Prima di questo libro, se qualcuno mi avesse parlato di Raptor, il mio cervello sarebbe corso, con molta probabilità, al film di Steven Spielberg Jurassic Park (scegliete voi quali fra i tre preferite). Quei gruppetti di Raptor, per essere esatti di Velociraptor, organizzati, onnipresenti, sempre affamati e temutissimi, ancora spuntano nei miei incubi notturni da insonne nevrotico. Sono pronti a banchettare con le mie malandate budella, mentre un gruppetto di miei amici, con tanto di palette, dà loro un voto (per garantire un clima pre-olimpico), ostentando noia e garantendomi così sobbalzi mattutini che renderanno vani gli sforzi per ricongiungermi all’odiato e amato sonno ristoratore.
Insomma, un articolatissimo “imaginarium” spazzato via in poco più di duecento pagine da Carola Susani e dal suo ultimo romanzo Eravamo bambini abbastanza (collana nichel di minimum fax). Qui il Raptor è un uomo come tanti. Magro, taciturno, sempre crucciato, pensieroso, in alcuni momenti misterioso e per questo attraente, almeno per i “suoi” bambini. Suoi, perché di sua proprietà. Rapiti, addestrati, picchiati e sfruttati dal Raptor per garantirsi un branco, da guidare e terrorizzare. Manuel, Alex, Dragan, Tania, Leonid, Filip, Catardzina e Ana, diversi per età, sesso, nazionalità, carattere, sensibilità, ma accomunati, tutti, da un attaccamento viscerale per il loro Raptor, da cui tenteranno anche di scappare nel corso della storia che Carola Susani ci presenta, ma mai con la reale volontà di farcela. Ed è qui uno dei punti chiave del romanzo, che assomiglia spesso a una complessa alchimia di brevi racconti che si sovrappongono e si fondono per portare il lettore nelle sue più profonde paure, nell’affrontare uno dei timori atavici di un genitore (il rapimento di un figlio), facendogli scoprire che non soltanto un bambino è in grado di sopravvivere anche da solo, ma che potrebbe adattarsi a tal punto al suo nuovo vissuto, da non desiderare più di tornare a casa, da non tentare di scappare in ogni momento, con ogni fibra del suo essere.

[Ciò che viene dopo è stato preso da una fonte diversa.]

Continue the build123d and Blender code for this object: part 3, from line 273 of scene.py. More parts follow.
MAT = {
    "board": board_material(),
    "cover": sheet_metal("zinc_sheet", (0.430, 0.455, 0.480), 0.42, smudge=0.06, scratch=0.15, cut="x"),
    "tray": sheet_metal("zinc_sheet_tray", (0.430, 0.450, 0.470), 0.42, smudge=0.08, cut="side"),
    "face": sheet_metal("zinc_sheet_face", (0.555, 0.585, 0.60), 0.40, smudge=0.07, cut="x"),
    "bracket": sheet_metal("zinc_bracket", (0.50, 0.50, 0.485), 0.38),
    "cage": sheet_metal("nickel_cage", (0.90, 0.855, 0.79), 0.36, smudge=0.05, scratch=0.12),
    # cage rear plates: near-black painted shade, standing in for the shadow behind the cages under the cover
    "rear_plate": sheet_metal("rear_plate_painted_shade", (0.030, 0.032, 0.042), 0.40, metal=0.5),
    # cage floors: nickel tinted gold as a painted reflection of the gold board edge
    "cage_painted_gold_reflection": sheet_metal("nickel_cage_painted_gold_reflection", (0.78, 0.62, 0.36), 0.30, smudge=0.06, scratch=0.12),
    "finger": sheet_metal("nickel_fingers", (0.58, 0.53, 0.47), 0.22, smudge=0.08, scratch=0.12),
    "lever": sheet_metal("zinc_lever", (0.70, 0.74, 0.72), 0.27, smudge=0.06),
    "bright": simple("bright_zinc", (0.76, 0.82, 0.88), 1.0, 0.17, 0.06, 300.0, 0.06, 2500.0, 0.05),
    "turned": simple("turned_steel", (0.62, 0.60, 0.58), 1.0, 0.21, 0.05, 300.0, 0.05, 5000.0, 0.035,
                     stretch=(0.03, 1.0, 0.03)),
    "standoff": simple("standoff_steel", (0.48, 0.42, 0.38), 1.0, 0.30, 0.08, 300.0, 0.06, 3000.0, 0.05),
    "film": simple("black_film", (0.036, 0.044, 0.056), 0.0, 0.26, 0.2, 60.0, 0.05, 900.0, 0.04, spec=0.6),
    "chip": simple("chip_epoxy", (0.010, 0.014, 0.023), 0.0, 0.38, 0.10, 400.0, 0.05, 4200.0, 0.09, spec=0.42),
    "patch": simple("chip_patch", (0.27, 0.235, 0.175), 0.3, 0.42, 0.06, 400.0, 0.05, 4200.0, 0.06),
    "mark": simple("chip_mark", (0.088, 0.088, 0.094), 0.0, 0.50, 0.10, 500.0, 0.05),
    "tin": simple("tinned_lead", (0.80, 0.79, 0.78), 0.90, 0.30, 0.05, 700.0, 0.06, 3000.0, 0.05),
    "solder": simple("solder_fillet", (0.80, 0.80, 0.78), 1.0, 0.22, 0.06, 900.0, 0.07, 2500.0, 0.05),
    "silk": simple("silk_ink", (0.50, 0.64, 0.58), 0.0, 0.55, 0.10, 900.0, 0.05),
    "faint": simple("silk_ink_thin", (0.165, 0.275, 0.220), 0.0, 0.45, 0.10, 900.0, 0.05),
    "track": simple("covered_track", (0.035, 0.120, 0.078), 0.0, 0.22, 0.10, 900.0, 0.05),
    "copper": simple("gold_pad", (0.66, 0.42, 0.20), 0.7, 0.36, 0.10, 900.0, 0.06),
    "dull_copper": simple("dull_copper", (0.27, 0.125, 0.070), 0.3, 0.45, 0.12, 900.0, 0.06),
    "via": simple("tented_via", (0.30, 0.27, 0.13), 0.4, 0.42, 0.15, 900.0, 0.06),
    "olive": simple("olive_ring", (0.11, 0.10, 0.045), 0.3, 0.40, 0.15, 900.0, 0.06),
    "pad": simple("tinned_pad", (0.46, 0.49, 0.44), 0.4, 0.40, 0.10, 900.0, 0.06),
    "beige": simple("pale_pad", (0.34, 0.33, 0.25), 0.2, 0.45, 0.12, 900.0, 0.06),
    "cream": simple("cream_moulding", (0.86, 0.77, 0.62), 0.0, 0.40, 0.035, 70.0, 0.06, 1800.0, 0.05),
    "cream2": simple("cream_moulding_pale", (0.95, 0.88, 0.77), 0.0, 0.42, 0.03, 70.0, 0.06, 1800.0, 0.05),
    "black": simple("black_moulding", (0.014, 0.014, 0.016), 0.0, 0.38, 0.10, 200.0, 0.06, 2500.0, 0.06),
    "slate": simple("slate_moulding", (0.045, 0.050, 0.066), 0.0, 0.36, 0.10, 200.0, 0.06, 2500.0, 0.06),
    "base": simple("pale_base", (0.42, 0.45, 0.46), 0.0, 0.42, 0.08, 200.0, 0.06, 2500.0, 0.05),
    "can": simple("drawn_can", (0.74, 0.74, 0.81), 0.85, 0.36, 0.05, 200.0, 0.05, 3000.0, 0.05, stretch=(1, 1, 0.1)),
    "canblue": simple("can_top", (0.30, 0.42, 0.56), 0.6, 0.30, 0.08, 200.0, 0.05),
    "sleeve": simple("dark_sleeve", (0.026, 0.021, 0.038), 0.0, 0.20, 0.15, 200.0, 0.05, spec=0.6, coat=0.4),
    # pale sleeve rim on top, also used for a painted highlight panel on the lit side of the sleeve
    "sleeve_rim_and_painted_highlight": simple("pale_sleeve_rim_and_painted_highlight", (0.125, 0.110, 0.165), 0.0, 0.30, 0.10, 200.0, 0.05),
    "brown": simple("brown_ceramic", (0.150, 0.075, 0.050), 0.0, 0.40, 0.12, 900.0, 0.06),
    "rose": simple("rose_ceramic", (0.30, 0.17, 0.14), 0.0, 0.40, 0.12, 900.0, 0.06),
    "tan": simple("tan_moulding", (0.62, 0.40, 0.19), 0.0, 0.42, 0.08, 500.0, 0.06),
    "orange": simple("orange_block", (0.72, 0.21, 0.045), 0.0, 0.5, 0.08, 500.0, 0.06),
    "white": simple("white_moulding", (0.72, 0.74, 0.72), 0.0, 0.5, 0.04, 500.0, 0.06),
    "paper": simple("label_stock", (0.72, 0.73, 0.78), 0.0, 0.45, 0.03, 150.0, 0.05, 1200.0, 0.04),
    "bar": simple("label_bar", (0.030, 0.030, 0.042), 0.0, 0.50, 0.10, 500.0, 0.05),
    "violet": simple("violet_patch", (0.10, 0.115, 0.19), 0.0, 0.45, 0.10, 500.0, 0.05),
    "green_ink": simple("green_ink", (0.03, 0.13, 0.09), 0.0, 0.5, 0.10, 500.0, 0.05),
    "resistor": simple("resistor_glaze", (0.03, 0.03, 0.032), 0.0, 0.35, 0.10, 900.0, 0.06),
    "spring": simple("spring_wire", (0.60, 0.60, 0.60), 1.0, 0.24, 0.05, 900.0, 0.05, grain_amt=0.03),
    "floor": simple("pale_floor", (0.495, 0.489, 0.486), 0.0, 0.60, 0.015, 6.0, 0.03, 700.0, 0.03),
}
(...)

Non si può smettere di leggere questo libro e non si può leggerlo in un flusso unico, perché troppo intenso. Le storie dei suoi protagonisti sono così vivide e immediate da farci sentire l’odore dei loro pensieri, anche a distanza. Sono sufficienti pochi scambi fra Manuel e Alex o fra Ana e Filip a farci sedere in circolo in mezzo a loro, mentre Alex inizia a raccontare una delle sue storie che trasformano i personaggi di questo romanzo in altrettanti osservatori di storie altrui. E se proseguendo la storia e avvicinandoci sempre di più al punto di vista del narratore (Manuel, l’ultimo a essere stato rapito e unito al branco del Raptor) rabbrividiamo davanti ad alcuni particolari della loro vita, serviti dall’autrice con la naturalezza apparente che userebbe un dodicenne per descrivere la morte di un compagno, la paura e la certezza di essere picchiato, la fame che ti buca lo stomaco o la felicità che si può nascondere in un maglione infeltrito, sappiamo che quella storia è già entrata nel profondo del nostro essere e ci tormenterà e questo non può che essere un bene. Ogni capitolo di Eravamo bambini abbastanza sembra concludersi con una domanda che l’autrice propone al lettore: Cosa pensano davvero i nostri figli? Fino a che punto pensiamo di conoscerli? Quanto sono forti? O meglio sono più forti di noi? E se sì, quanto questa nuova possibile consapevolezza ci spaventa?Domande, domande, domande. Ecco quello che ho trovato nel nuovo romanzo di Carola Susani. Taglienti, dirette, disarmanti, come quelle che solo un bambino osa porre, perché è convinto che l’interlocutore possa custodire in sé una risposta appena passabile, capace di metterlo al riparo dal fallimento, dalla mancata conferma delle aspettative che qualcuno ha riposto in lui, mentre ciò che conta spesso è solo condividere lo smarrimento e iniziare a sbagliare. «Sapevo che l’urina si sarebbe raffreddata, sapevo che Catardzina aveva fatto un guaio a farci salire tutti sullo stesso pullman, ai Lidi dovevamo andarci separati, a piedi: è vero, quel giorno sapevamo solo sbagliare, ma avevamo bisogno di stare insieme.»